Dann aber regiert wieder der Spaß, und Trygaios weist in einer Reihe von Szenen mit kontrastierten Personen einen Orakel plärrenden Seher (dem es doch nur ums Essen geht: 1050) mit dessen eigenen Sprüchen ab (1112), lässt einen Sichelschmied mitspeisen (1197), einen Waffenhändler und andere Hersteller von Kriegsgerät dagegen nicht (1210ff.). Den Knaben seiner Hochzeitsgäste, die, fehlunterrichtet in der Schule, nur Kriegslieder kennen und sie hier vortragen wollen, verweist er den scheußlichen Gesang (1270ff.).
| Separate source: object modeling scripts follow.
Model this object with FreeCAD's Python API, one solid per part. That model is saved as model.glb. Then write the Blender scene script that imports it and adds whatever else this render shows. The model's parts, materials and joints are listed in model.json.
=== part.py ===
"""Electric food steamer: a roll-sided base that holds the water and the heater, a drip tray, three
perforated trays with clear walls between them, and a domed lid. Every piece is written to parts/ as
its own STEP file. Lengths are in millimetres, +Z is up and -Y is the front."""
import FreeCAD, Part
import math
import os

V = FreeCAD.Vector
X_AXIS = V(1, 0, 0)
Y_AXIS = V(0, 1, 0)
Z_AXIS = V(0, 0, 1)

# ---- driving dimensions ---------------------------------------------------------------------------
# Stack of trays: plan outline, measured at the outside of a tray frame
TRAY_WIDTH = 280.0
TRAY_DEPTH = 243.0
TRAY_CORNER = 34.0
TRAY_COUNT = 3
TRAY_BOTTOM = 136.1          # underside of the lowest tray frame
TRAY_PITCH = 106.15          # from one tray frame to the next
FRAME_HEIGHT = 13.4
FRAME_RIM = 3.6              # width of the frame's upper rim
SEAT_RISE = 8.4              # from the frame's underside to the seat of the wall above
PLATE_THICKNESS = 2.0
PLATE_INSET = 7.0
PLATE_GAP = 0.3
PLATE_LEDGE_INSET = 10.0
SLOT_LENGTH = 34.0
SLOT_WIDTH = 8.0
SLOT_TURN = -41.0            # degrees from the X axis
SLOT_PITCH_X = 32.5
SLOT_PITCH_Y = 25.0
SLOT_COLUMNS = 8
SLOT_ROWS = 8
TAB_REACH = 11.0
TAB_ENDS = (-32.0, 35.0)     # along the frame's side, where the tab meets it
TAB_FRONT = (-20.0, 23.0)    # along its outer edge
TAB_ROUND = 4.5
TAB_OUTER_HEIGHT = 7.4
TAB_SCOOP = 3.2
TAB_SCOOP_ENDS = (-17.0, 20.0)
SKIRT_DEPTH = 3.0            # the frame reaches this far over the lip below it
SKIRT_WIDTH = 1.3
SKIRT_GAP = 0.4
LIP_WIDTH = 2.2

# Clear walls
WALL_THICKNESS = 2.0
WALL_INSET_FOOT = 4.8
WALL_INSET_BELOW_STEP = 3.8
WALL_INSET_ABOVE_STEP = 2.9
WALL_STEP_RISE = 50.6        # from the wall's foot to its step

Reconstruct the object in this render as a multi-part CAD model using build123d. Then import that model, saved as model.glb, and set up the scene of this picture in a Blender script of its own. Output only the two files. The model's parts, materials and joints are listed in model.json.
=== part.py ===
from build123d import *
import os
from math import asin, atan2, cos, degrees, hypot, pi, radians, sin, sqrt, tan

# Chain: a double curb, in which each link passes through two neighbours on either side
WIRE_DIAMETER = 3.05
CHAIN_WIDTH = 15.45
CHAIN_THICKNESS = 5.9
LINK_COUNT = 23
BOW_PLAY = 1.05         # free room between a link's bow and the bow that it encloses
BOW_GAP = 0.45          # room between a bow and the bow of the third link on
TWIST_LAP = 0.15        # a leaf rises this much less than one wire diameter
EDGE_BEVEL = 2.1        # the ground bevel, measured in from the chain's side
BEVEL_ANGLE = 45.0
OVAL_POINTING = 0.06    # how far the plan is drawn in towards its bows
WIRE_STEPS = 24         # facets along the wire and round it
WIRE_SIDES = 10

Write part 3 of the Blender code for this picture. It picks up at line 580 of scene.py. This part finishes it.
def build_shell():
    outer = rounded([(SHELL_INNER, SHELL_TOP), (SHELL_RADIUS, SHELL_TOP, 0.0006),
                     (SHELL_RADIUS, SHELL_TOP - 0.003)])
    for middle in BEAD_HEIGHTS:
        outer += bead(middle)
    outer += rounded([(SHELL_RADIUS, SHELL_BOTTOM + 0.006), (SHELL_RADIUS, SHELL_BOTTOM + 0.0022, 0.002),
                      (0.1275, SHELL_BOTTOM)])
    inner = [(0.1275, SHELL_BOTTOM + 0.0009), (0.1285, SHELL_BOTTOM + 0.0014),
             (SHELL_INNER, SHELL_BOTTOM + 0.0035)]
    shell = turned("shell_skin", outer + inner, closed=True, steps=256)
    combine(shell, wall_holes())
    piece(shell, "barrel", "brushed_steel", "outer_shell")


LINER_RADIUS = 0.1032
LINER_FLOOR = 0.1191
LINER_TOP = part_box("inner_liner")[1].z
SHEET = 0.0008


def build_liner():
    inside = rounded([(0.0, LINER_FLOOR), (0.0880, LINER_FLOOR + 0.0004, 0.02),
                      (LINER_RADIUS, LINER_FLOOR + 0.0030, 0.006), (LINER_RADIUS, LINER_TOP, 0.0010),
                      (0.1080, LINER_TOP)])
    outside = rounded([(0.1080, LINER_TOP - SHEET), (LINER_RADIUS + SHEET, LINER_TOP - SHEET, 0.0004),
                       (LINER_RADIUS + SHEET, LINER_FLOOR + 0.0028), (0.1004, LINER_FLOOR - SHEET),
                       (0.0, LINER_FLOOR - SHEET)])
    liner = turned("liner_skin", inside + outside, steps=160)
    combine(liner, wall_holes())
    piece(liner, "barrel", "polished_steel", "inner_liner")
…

So ist am Ende der Weg frei, nun alle und auch den Chor der Bauern zum großen Schmause einzuladen, und es ist auch an der Zeit, etwas sehr Menschliches zu tun, nämlich die Opora zu genießen.
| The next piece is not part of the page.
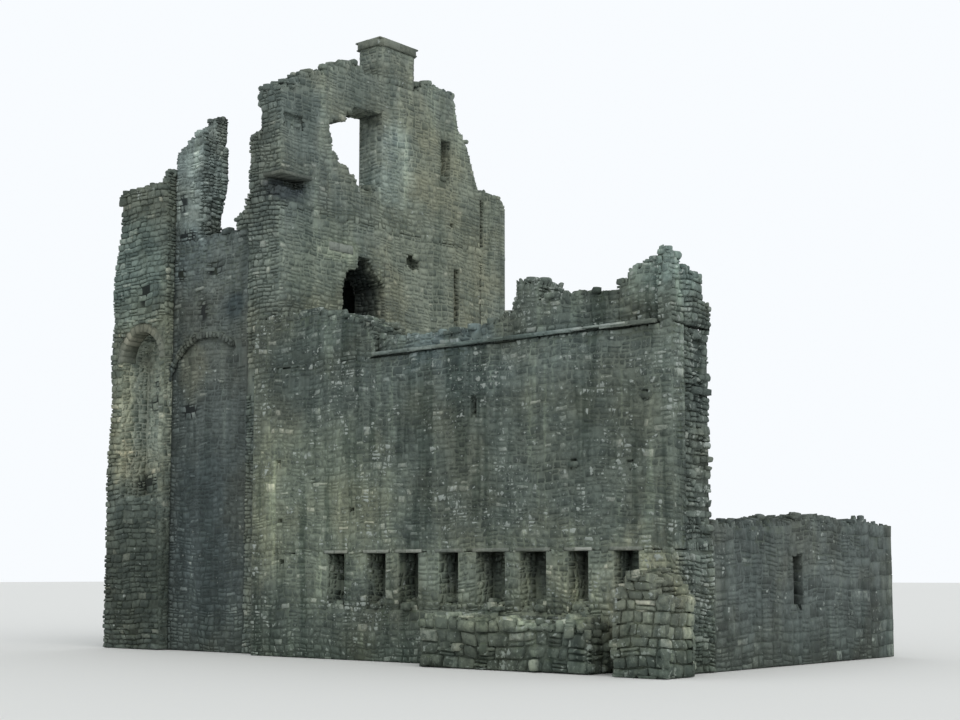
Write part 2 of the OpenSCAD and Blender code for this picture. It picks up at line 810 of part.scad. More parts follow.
// Ragged remains of the wall that returned to the west, from the gap up past the window stage's floor
module return_stub() {
    foot_share = (window_floor - gap_z) / return_high;
    outline = concat([[cross_west, gap_z], [cross_west, window_floor], [upper_west, window_floor],
        [upper_west, gap_z + return_high]],
        torn(cross_west, cross_west - return_out, gap_z, return_high, [
            [0, 0.99], [0, 0.72], [0.08, 0.62], [0, foot_share + 0.16], [0.42, foot_share + 0.02],
            [0.44, foot_share - 0.03], [1, 0.12], [0.8, 0.04], [0.8, 0]
        ]));
    color("darkkhaki") place() slab_xz(outline, cell_back, cell_thick);
}

// South wall of the west cell up to the gap
module cell_south_wall() {
    color("slategray") place() block([cell_west, cell_back, 0], [cross_west, cell_inner, gap_z]);
}

// Spike of wall left standing over the west cell: two leaves, the back one taller
module wall_spike() {
    foot_x = cell_west + spike_wide;
    front_leaf = concat([[cell_west, gap_z]], torn(cell_west, foot_x, gap_z, spike_high, [
        [0.86, 0], [0.86, 0.3], [0.9, 0.31], [0.93, 0.55], [0.98, 0.56], [1, 0.83], [0.92, 0.84],
        [0.9, 0.86], [0.7, 0.83], [0.36, 0.79], [0.34, 0.77], [0, 0.73]
    ]));
    back_leaf = concat([[cell_west, gap_z]], torn(cell_west, foot_x, gap_z, spike_high, [
        [0.77, 0], [0.78, 0.2], [0.88, 0.34], [1, 0.44], [1, 0.74], [0.88, 0.78], [0.96, 0.82],
        [0.94, 0.99], [0.9, 1], [0.6, 0.94], [0.34, 0.9], [0.3, 0.87], [0, 0.82]
    ]));
    color("slategray") place() {
        slab_xz(front_leaf, cell_back, leaf_thick);
        slab_xz(back_leaf, cell_back + leaf_thick, leaf_thick);
    }
}

// Band of stones left by the vanished vault against the cell's south face
module vault_scar() {
    centre_z = scar_crown - scar_radius;
    low = centre_z + 0.32 * scar_radius;
    color("slategray") place() intersection() {
        translate([cell_mid, cell_back, centre_z]) rotate([90, 0, 0]) difference() {
            cylinder(h = scar_out, r = scar_radius, $fn = 2 * arc_smooth);
            translate([0, 0, -cut])
                cylinder(h = scar_out + 2 * cut, r = scar_radius - scar_high, $fn = 2 * arc_smooth);
        }
        block([cell_west, cell_back - scar_out, low], [cross_west - scar_short, cell_back, scar_crown + cut]);
    }
}

// Half disc over the recess, from its springing up, by its radius and its reach along Y
module recess_disc(radius, y0, y1) {
    intersection() {
        translate([recess_mid, y1, recess_spring]) rotate([90, 0, 0])
            cylinder(h = y1 - y0, r = radius, $fn = 2 * arc_smooth);
        block([recess_mid - radius, y0, recess_spring], [recess_mid + radius, y1, recess_spring + radius]);
    }
}

// Space that the recess and its ring of arch stones take out of the wall
module recess_space() {
    block([recess_mid - recess_half, west_back - cut, recess_floor],
          [recess_mid + recess_half, west_back + recess_deep, recess_spring]);
    recess_disc(recess_half, west_back - cut, west_back + recess_deep);
    recess_disc(recess_half + arch_ring, west_back - cut, west_back + arch_deep);
}

// Torn south end of the west wall, with the mural recess
module west_end_lower() {
    outline = concat([[west_face, 0], [cell_west, 0], [cell_west, west_joint]],
        torn(cell_west, west_face, 0, west_joint, [[0.93, 1], [0.97, 0.89], [0.94, 0.73], [1, 0.58]]));
    color("tan") place() difference() {
        slab_xz(outline, west_back, cell_inner - west_back);
        recess_space();
    }
}

// Ring of arch stones over the mural recess
module mural_arch() {
    color("gainsboro") place() difference() {
        recess_disc(recess_half + arch_ring, west_back, west_back + arch_deep);
        translate([0, 0, -cut]) recess_disc(recess_half, west_back - cut, west_back + arch_deep + cut);
        recess_disc(recess_half, west_back - cut, west_back + arch_deep + cut);
    }
}

// Upper part of the west wall's torn end, stepping up to the spike
module west_end_upper() {
    outline = concat([[cell_west, west_joint]],
        torn(cell_west, west_face, west_joint, west_end_high - west_joint, [
            [0, 1], [0.08, 0.97], [0.1, 0.93], [0.2, 0.9], [0.44, 0.91], [0.5, 0.895], [0.8, 0.895],
            [0.9, 0.87], [0.83, 0.8], [0.83, 0.64], [0.87, 0.55], [0.93, 0.4], [0.96, 0.2], [0.93, 0]
        ]));
    color("tan") place() slab_xz(outline, west_back, cell_inner - west_back);
}

// West wall behind its torn end: a taller inner half, and an outer half that has come down further
module west_wall() {
    inner = torn_wall(cell_inner, north_face, 0, west_high, [
        [0, 0.95], [0.1, 0.96], [0.13, 0.99], [0.34, 1], [0.38, 1.01], [0.6, 0.99],
        [0.63, 0.97], [0.84, 0.98], [0.88, 1], [1, 1]
    ]);
    outer = torn_wall(cell_inner, north_face, 0, west_high - west_fall, [
        [0, 0.93], [0.08, 0.94], [0.12, 1], [0.28, 1.01], [0.32, 0.97], [0.5, 0.96],
        [0.54, 0.99], [0.7, 1], [0.74, 0.96], [0.9, 0.97], [0.93, 1.01], [1, 1.02]
    ]);
    color("gray") place() difference() {
        union() {
            slab_yz(inner, cell_west - west_thick / 2, west_thick / 2);
            slab_yz(outer, west_face, west_thick / 2);
        }
        splayed_loop_x(cell_loop_y, basement_loop_foot, west_face - cut, cell_west + cut);
        splayed_loop_x(chamber_loop_y, chamber_loop_z, west_face - cut, cell_west + cut);
        for (i = [0:len(west_putlog_y) - 1], j = [0:len(back_putlog_z) - 1])
            block([west_face - cut, west_putlog_y[i] - putlog_side / 2, back_putlog_z[j]],
                  [west_face + putlog_deep, west_putlog_y[i] + putlog_side / 2, back_putlog_z[j] + putlog_side]);
    }
}

// North wall of the west cell
module cell_north_wall() {
    outline = torn_wall(cell_west, cross_west, 0, cell_north_high, [
        [0, 1], [0.2, 0.99], [0.24, 0.95], [0.5, 0.94], [0.54, 0.9], [0.84, 0.89], [1, 0.88]
    ]);
    color("gray") place() difference() {
        slab_xz(outline, room_back, north_thick);
        splayed_loop_y(cell_mid, basement_loop_foot, north_face + cut, room_back - cut);
        splayed_loop_y(cell_mid, chamber_loop_z, north_face + cut, room_back - cut);
        for (s = [-1, 1], j = [0:len(back_putlog_z) - 1]) {
            x = cell_mid + s * cell_wide / 3;
            block([x - putlog_side / 2, north_face - putlog_deep, back_putlog_z[j]],
                  [x + putlog_side / 2, north_face + cut, back_putlog_z[j] + putlog_side]);
        }
    }
}

// Barrel vault profile across the cell, up to the floor that it carries
module vault_profile(top) {
    spring = top - vault_cover - cell_wide / 2;
    difference() {
        translate([cell_west, spring]) square([cell_wide, top - spring]);
        translate([cell_mid, spring]) circle(r = cell_wide / 2, $fn = 2 * arc_smooth);
    }
}

// Lower barrel vault, which carries the doorway's floor
module cell_vault() {
    color("slategray") place() translate([0, room_back, 0]) rotate([90, 0, 0])
        linear_extrude(room_back - cell_inner) vault_profile(door_floor);
}

// Broken upper vault, left over the north half of the cell
module upper_vault() {
    edge = cell_loop_y - cell_wide * 0.15;
    color("slategray") place() intersection() {
        translate([0, room_back, 0]) rotate([90, 0, 0]) linear_extrude(room_back - edge) vault_profile(window_floor);
        linear_extrude(window_floor) polygon(concat(
            [for (s = [[0, 0.3], [0.2, 0.2], [0.24, 0.33], [0.5, 0.23], [0.54, 0.07], [0.8, 0.12], [1, 0]])
                [cell_west + cell_wide * s[0], edge + cell_wide * s[1]]],
            [[cross_west, room_back], [cell_west, room_back]]));
    }
}

// Low footing along the front wall's foot
module front_footing() {
    outline = torn_wall(footing_x, footing_x + footing_long, 0, footing_high, [
        [0, 0.4], [0.02, 0.95], [0.16, 0.98], [0.18, 0.86], [0.42, 0.87],
        [0.45, 0.96], [0.7, 0.95], [0.73, 1], [0.92, 1], [1, 0.75]
    ]);
    color("gray") place() slab_xz(outline, -footing_out, footing_out);
}

// Torn stub of a vanished wall at the front wall's right corner
module corner_stub() {
    outline = torn_wall(stub_x, right_end, 0, stub_high, [
        [0, 0.73], [0.18, 0.76], [0.2, 0.93], [0.42, 0.97], [0.45, 1],
        [0.74, 0.97], [0.77, 0.85], [1, 0.78]
    ]);
    color("gray") place() slab_xz(outline, -stub_out, stub_out);
}

front_foot();
socket_course();
front_wall();
socket_lintels();
string_course();
parapet_west();
parapet_middle();
parapet_east();
corner_peak();
end_tusks();
east_wall();
north_wall_west();
north_wall_east();
north_door_head();
north_stub();
cross_foot_south();
cross_foot_north();
cross_door_head();
cross_wall_middle();
door_stage_south();
door_stage_north();
door_stage_head();
door_lintel();
window_stage_south();
window_stage_north();
window_stage_head();
window_breast();
fireplace_hood();
chimney_stack();
chimney_cap();
return_stub();
cell_south_wall();
wall_spike();
vault_scar();
west_end_lower();
west_end_upper();
mural_arch();
west_wall();
cell_north_wall();
cell_vault();
upper_vault();
front_footing();
corner_stub();
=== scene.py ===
"""Dresses the ruined keep: every wall gets its rubble stones, mortar, lichen and rain marks."""
import json
import math
from itertools import pairwise, product

import bpy
import numpy as np
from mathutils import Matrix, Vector
from mathutils.bvhtree import BVHTree


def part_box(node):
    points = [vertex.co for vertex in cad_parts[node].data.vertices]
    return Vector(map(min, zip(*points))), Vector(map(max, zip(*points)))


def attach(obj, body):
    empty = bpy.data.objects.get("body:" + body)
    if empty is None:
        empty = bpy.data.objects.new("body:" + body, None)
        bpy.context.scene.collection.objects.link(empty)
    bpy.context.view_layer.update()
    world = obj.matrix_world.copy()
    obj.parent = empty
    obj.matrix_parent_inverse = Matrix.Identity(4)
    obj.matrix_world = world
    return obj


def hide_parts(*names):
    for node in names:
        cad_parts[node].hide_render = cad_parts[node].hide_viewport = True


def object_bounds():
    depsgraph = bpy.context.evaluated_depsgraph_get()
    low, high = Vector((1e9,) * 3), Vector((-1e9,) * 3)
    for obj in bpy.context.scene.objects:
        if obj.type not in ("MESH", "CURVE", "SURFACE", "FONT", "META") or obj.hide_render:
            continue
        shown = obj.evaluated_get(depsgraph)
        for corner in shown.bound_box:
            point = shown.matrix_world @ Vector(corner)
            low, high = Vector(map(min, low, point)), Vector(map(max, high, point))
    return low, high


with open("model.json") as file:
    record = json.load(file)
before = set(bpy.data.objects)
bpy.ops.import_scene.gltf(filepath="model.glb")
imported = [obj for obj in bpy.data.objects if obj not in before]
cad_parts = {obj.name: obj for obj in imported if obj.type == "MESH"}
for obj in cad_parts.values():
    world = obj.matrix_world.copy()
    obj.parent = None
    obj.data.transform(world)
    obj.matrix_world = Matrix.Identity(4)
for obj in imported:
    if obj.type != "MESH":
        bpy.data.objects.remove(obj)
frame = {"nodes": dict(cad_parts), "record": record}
cad_low, cad_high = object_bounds()
BOX_LOW, BOX_HIGH = np.array(cad_low), np.array(cad_high)

# Camera, at the photograph's own viewpoint and along its own axis, with a longer lens
EYE = (26.84, -31.42, 2.03)
LENS = 60.0
YAW = math.radians(40.0)
PITCH = math.radians(5.9)
SHIFT_UP = 0.05

# Planes that the finishes are told by
RIGHT_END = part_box("front_wall")[1][0]
WEST_END_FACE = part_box("west_end_lower")[0][1]
# How deep the torn right end is, and the flush part of it
TORN_DEPTH, FLUSH_DEPTH = 0.2, 0.05
# Where the recess's right jamb begins, and how deep its back lies at least
RECESS_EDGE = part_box("mural_arch")[1][0] - 0.24
RECESS_DEPTH = 0.5
# Upright part of a normal that looks up, that looks down, and of a level plane
LOOKS_UP, LOOKS_DOWN, LEVEL = 0.62, -0.75, 0.95

# How deep the mortar bed lies behind each kind of face
BED = {
    "face": 0.014, "end": 0.03, "torn": 0.04, "core": 0.035, "top": 0.05, "neat": 0.012, "soffit": 0.03,
    "boulder": 0.05, "stub": 0.11, "ledge": 0.05, "scar": 0.06,
}
# How far a stone's face lies behind the wall plane, nearest and furthest
RELIEF = {
    "face": (0.0, 0.009), "end": (-0.09, 0.012), "torn": (-0.05, 0.022), "core": (-0.05, 0.028),
    "top": (-0.12, 0.02), "neat": (0.0, 0.004), "soffit": (0.0, 0.02), "rough": (-0.08, 0.01),
    "boulder": (-0.07, 0.04), "stub": (0.0, 0.05), "ledge": (0.0, 0.045), "scar": (0.0, 0.045),
}
# Shares of the relief drawn by each corner and by the whole stone
CORNER_SHARE, STONE_SHARE = 0.3, 0.7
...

Sicherlich ist Trygaios eine Kraftnatur und wird zum überwirklichen Starken Hans wie Dikaiopolis in den „Acharnern“ und in seiner Art auch der Wurstmacher der „Ritter“; gewiss ist auch das ganze Stück ein Traumspiel, ausgelöst allerdings durch eine sehr real bedrückende Lage, und zweifellos bleibt alles Geschehen an der Oberfläche. Aber hier und da kommt verborgen auch eine Sehnsucht zum Ausdruck, die wohl die meisten athenischen Bürger und Bauern spürten, und kommen Sorgen zur Sprache, die alle bedrückten: die Sorge, wie es nun nach dreizehn Jahren Krieg weitergehen werde. Doch nicht nur um diese Sorge geht es; man ist auch unglücklich ob der kriegshetzerischen Schulerziehung, eine Sorge, die seither nur zu berechtigt geblieben ist; hinzu kommt die bittere Erinnerung daran, wie rücksichtslos Athen mit seinen geduldigen Kämpfern umzuspringen pflegte (1172ff.): Man ließ ihnen vor dem Ausmarsch nicht einmal Zeit, das Nötigste mitzunehmen; dazu die Selbstzerfleischung der Bürgerschaft durch grenzenloses Misstrauen jedes gegen jeden (993), welches das Klima der Stadt vergiftete und welches die freie Meinungsäußerung, die doch ein heilsames Regulativ ist, völlig unterband. Was die Sehnsucht angeht, so sehnt der in der Stadt eingepferchte Bauer sich nach dem heimatlichen Land, ja nach dem geliebten Vegetabilischen überhaupt, dem Ackern, dem Wachsen, dem Gedeihen (1140 ff. und 1318ff.). Und nicht vergessen sei die kleine, aber aussagekräftige Selbstdemaskierung des Wahrsagers: In Notzeiten wuchert das Unwesen der Zukunftsdeuterei, die Deuter aber haben nicht das Wohl der Stadt im Auge, sondern Sattwerden und Profit (1093 ff.). Freilich waren bisher die Prominenten, allen voran Kleon, von solchen komödiantischen Reduzierungen und Demaskierungen umspielt; aber dass nun auch die kleinen Alltagsbürger hiervon ergriffen werden, ist neu in dem uns vorliegenden Werk des Aristophanes. Es verwundert allerdings nicht mehr nach dem, was in den „Wolken“ an innerem Geschehen zu spüren war.